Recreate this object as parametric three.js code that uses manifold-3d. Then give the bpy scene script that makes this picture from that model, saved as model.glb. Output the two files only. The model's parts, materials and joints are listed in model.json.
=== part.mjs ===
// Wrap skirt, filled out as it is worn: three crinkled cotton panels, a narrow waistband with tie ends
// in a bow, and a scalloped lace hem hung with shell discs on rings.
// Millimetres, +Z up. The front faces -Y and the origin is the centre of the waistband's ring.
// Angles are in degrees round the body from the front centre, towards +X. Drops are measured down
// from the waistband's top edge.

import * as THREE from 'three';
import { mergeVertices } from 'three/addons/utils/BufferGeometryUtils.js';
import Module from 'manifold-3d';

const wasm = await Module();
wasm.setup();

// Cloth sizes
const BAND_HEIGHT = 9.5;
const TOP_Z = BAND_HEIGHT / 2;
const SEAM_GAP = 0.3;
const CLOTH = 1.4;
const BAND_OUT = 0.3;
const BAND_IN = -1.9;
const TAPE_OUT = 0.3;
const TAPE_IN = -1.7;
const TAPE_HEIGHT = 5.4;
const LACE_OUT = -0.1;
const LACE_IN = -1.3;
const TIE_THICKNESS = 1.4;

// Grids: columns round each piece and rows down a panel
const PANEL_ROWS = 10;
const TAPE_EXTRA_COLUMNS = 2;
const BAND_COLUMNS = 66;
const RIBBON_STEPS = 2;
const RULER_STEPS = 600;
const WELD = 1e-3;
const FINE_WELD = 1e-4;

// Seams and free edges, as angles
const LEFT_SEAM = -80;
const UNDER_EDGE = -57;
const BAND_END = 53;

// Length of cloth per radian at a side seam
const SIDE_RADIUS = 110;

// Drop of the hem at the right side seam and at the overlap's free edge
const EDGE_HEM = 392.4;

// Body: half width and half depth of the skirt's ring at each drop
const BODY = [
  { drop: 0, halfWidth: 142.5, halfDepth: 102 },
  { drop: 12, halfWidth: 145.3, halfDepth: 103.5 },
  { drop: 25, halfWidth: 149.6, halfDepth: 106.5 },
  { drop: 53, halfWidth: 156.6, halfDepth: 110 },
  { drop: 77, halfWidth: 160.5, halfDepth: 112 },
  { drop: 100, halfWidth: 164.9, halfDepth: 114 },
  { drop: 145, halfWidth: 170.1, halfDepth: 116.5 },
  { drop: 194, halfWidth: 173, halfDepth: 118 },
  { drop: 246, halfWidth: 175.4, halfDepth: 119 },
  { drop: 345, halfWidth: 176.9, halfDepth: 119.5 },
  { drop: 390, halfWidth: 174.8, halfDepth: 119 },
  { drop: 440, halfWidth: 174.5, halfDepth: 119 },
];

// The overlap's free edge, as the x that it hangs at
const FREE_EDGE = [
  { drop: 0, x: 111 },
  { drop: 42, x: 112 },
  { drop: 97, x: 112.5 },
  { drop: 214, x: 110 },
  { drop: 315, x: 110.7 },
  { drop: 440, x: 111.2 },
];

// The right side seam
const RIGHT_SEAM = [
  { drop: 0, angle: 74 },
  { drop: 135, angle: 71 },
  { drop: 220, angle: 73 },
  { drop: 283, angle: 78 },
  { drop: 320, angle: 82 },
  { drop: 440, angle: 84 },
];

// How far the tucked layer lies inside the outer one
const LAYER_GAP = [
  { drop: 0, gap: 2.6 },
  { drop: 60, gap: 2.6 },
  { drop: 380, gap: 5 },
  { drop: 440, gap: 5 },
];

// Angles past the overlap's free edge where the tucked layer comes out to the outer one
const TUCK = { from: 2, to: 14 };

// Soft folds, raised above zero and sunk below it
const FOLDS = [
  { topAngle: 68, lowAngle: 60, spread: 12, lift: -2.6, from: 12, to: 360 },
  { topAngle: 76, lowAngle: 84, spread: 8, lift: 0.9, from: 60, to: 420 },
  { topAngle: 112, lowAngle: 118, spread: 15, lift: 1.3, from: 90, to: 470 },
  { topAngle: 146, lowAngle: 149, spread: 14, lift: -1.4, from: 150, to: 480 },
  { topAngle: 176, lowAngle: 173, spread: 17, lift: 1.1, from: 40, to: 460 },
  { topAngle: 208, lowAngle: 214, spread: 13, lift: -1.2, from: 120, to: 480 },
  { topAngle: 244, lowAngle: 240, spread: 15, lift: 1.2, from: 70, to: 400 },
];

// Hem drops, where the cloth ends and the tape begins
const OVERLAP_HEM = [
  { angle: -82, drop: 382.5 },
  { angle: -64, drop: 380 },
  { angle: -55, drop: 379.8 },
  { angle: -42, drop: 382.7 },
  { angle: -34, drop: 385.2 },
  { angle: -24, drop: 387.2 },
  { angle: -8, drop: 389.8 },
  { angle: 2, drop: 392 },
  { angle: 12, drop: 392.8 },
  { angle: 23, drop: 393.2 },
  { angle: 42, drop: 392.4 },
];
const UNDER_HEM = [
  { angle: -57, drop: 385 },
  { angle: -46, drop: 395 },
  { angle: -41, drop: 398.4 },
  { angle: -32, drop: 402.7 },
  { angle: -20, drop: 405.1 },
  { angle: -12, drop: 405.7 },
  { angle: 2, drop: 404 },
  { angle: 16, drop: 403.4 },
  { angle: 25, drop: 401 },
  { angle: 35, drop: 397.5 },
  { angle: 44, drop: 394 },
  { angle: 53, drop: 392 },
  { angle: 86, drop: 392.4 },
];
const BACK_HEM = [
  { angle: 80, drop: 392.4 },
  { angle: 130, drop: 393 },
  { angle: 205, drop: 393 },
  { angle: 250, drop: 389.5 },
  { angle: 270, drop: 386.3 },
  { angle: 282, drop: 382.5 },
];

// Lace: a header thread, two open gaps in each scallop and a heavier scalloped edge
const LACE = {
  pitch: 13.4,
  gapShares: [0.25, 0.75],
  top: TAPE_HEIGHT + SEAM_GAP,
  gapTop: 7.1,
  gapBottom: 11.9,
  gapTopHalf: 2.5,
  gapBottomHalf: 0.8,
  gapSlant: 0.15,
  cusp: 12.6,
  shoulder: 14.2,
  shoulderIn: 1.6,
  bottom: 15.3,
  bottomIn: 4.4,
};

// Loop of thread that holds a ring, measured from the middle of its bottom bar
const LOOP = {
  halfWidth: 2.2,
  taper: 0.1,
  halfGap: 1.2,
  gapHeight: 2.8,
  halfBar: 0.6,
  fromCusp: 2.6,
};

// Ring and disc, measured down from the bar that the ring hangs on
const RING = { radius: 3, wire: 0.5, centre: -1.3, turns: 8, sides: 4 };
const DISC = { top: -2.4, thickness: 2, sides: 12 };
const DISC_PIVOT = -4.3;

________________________

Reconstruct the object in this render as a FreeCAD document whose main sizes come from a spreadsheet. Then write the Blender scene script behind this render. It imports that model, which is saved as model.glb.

________________________

## Required task:
Go through the listing above and pull out each line containing the word "sizes".

## Answer below:
// Cloth sizes
Reconstruct the object in this render as a FreeCAD document whose main sizes come from a spreadsheet. Then write the Blender scene script behind this render. It imports that model, which is saved as model.glb.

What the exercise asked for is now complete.